-- START OF Information provided --

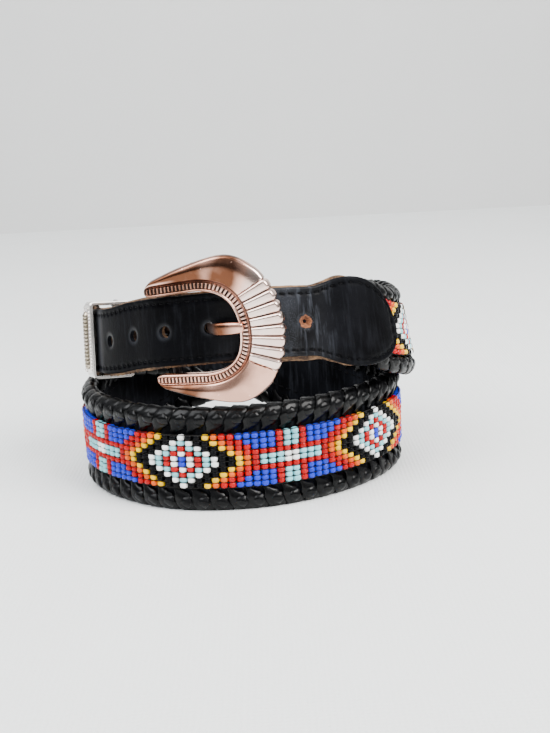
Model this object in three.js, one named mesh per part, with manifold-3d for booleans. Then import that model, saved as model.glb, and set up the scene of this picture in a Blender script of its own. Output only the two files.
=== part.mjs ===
// A laced leather belt with a loomed bead strip, fastened, coiled twice and standing on its edge.
// Millimetres, +Z up, front towards -Y, origin on the floor under the middle of the coil.
import * as THREE from 'three';
import { mergeVertices } from 'three/addons/utils/BufferGeometryUtils.js';
import Module from 'manifold-3d';

const wasm = await Module();
wasm.setup();

// Coil: the ellipse that the core leather follows, and how far the upper turn stands above the lower
const COIL_HALF_LENGTH = 64;
const COIL_HALF_DEPTH = 54;
const SIT_GAP = 0.3;

// Laced body
const BODY_WIDTH = 39;
const CORE_THICKNESS = 3;
const LACE_THICKNESS = 1.7;
const LACE_SWELL = 2.1;
const LACE_DIP = 0.62;
const STITCH_PITCH = 7;
const FLAT_UNDERSIDE = 2.4;

// Loomed bead strip
const BEAD_ROW = 2.04;
const BEAD_ROWS = 10;
const BEAD_BAND_THICKNESS = 2.5;

// Straps at the two ends
const BILLET_WIDTH = 25.4;
const BILLET_THICKNESS = 2;
const LINING_THICKNESS = 1.2;
const LINING_EXTRA_WIDTH = 1.2;
const OVERLAY_WIDTH = 33;
const OVERLAY_LENGTH = 36;
const OVERLAY_POINT = 20;
const OVERLAY_STEP = 16;
const OVERLAY_SEAT = 15;
const BODY_TAPER = 80;
const BODY_END_SHARE = 0.78;
const BUCKLE_STRAP_LENGTH = 80;
const HOLE_DIAMETER = 4.6;
const HOLE_SPACING = 17.5;
const HOLE_COUNT = 5;
const EXTRA_HOLE_FROM_PRONG = 34.8;
const EXTRA_HOLE_DROP = 0;

// Buckle
const BUCKLE_HEIGHT = 54;
const BUCKLE_LENGTH = 51.5;
const BUCKLE_THICKNESS = 2.6;
const BUCKLE_EDGE = 0.7;
const BUCKLE_TURN = 9;
const BUCKLE_TILT = 4.5;
const BUCKLE_STAND_OFF = 1.3;
const BUCKLE_PIVOT = 12;
const BAR_SHARE = 0.462;
const BUCKLE_BEFORE_PRONG = 3.27;
const OPENING_HEIGHT = 30;
const OPENING_LENGTH = 35;
const ARM_TIP = 5;
const BAR_DIAMETER = 3.2;
const LUG_WIDTH = 3;
const LUG_INSET = 4;
const BORDER_WIDTH = 3;
const BORDER_INSET = 1;
const BORDER_END = 4;
const BORDER_HEIGHT = 0.6;
const BORDER_NOTCH = 0.55;
const BORDER_NOTCH_PITCH = 3.3;
const FLUTES = 8;
const FLUTE_FAN = 62;
const PRONG_WIDTH = 3;
const PRONG_THICKNESS = 2.2;
const PRONG_SLOT = 16;
const PRONG_SHOULDER = 6;
const SLOT_ROOM = 0.6;
const FOLD_RUN = 8;
const FOLD_RETURN = 26;

// Keeper and tip
const KEEPER_LENGTH = 11;
const KEEPER_WALL = 1.5;
const KEEPER_HEAD_ROOM = 1;
const KEEPER_BULGE = 0.6;
const KEEPER_DEPTH = 14;
const KEEPER_PLATE = 0.6;
const KEEPER_BEAD = 0.7;
const KEEPER_BEAD_PITCH = 2.8;
const TIP_LENGTH = 12;
const TIP_WALL = 0.8;
const TIP_ROPE = 1.1;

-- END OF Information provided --

→ Task goal
Find the lines containing "part" and list every one of them.

→ Task output
Model this object in three.js, one named mesh per part, with manifold-3d for booleans. Then import that model, saved as model.glb, and set up the scene of this picture in a Blender script of its own. Output only the two files.
=== part.mjs ===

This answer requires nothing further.